At the time it was announced, Ramsay claimed the alternative offer to be “materially inferior”.
Today, the KKR consortium says that Ramsay’s FY22 results imply there is meaningful downward pressure on the valuation proposed under the alternative proposal.
Those results disclosed the company’s net profit after tax fell by 25.9 per cent to $370.2 million in FY22, and that EBIT dipped by 21.3 per cent to $891.3 million.
“The latest correspondence received from the consortium refers to its review of Ramsay’s FY22 result announcement and notes that it is not in a position to improve the terms of the alternative proposal,” Ramsay said.
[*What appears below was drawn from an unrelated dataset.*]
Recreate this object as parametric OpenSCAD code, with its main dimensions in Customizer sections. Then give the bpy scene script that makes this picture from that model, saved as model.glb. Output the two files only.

“The correspondence also stated that should the Ramsay board be willing to reset valuation expectations and consider a new proposal, the consortium would move quickly to discuss mutually acceptable terms.
“The Ramsay board is yet to consider the correspondence which was received late yesterday evening and appeared in media reports early this morning, however there is no certainty that any further proposal will be forthcoming or that any proposal would result in a transaction.”
Shares in RHC remain in a trading halt.